# pkola pier spanish tips????



## PennFisher950 (Jun 23, 2011)

been going to beach pier and not a lot of kings are being caught, but some spanish are.
any tips on catching spanish?
time, lure, leader ???


----------



## Surfcaster (Jul 22, 2011)

I haven't been there this year, but absolutely slayed them last year with wire leader and gocthas as well as mirror lures anywhere from mid 9ish to 12ish in the morning. Hope his helps some.
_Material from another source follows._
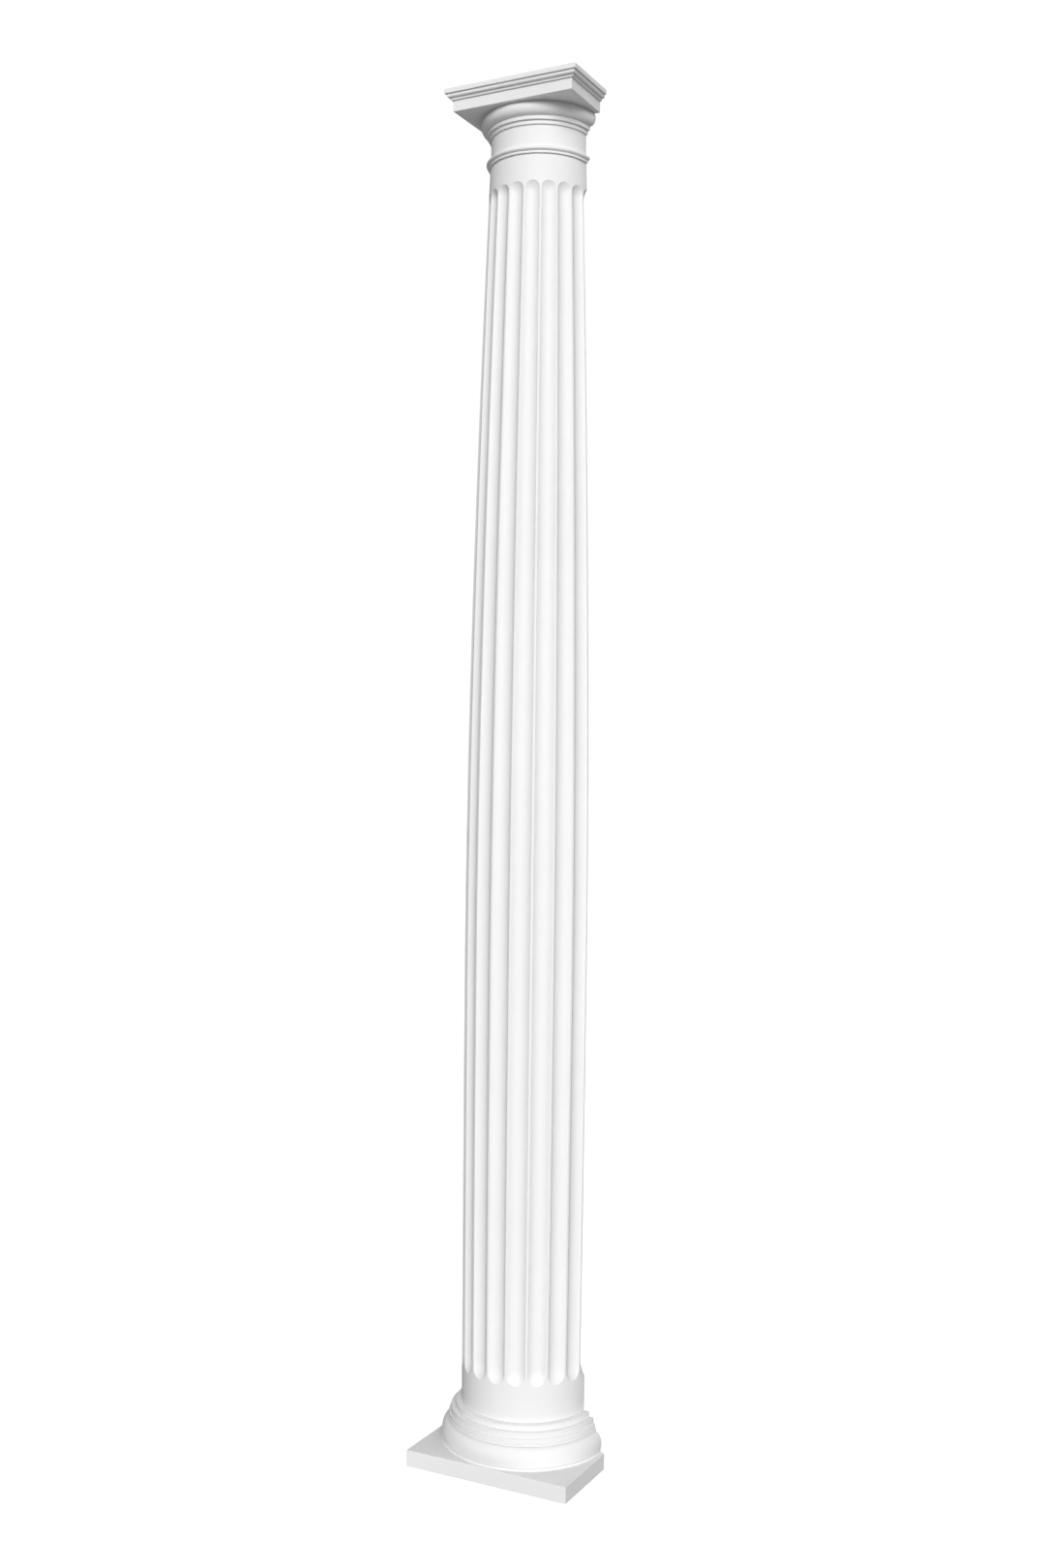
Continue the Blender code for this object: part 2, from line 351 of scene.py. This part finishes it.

Oh yeah....betterr luck at the end of the pier vice shorter.


----------



## Darrick (Jul 12, 2008)

Hey Penn cant go wrong early morning but really they just come and go Ive caught them all times of the day.Lots of lures will work anything flashy moving fast and erratic.Gotchas work really well to just be aware of your surroundings though please I've seen some really nasty injury's from gotchas kids getting snagged and an 80 year old lady one time!Cigs will work to for bigger spanish.Oh and they love pomp jigs lol [email protected]#$%#@s...Ive lost hundreds of jigs fishing for pompano.And if you can get small live ly's thats how I like to fish them.I use a 12 to 14 inch 40lb fluorocarbon leader with a #1 or 2 long shank hook depends on the size of your bait.I dont like using wire some people swear by using it.With floro you will get cut of sometimes but you get a lot more strikes but I dont keep them so I dont mind losing a few.As long as you dont let him have the bait to long you usually dont get cut off unless other fish in the school cut you after you already hook a fish.Anyways im rambling now lol also just watch the pier regulars and youll learn.


----------



## Mike W (Jul 11, 2011)

Penn - You should've been there yesterday! Yeah, the weather was bad but about 18 people stuck with it, and over a dozen were caught. The fish (Spanish and Kings) would start biting right after a shower or storm would roll through. I even caught a Spanish on a dang sabiki rig! People were using LYs and cigars.


----------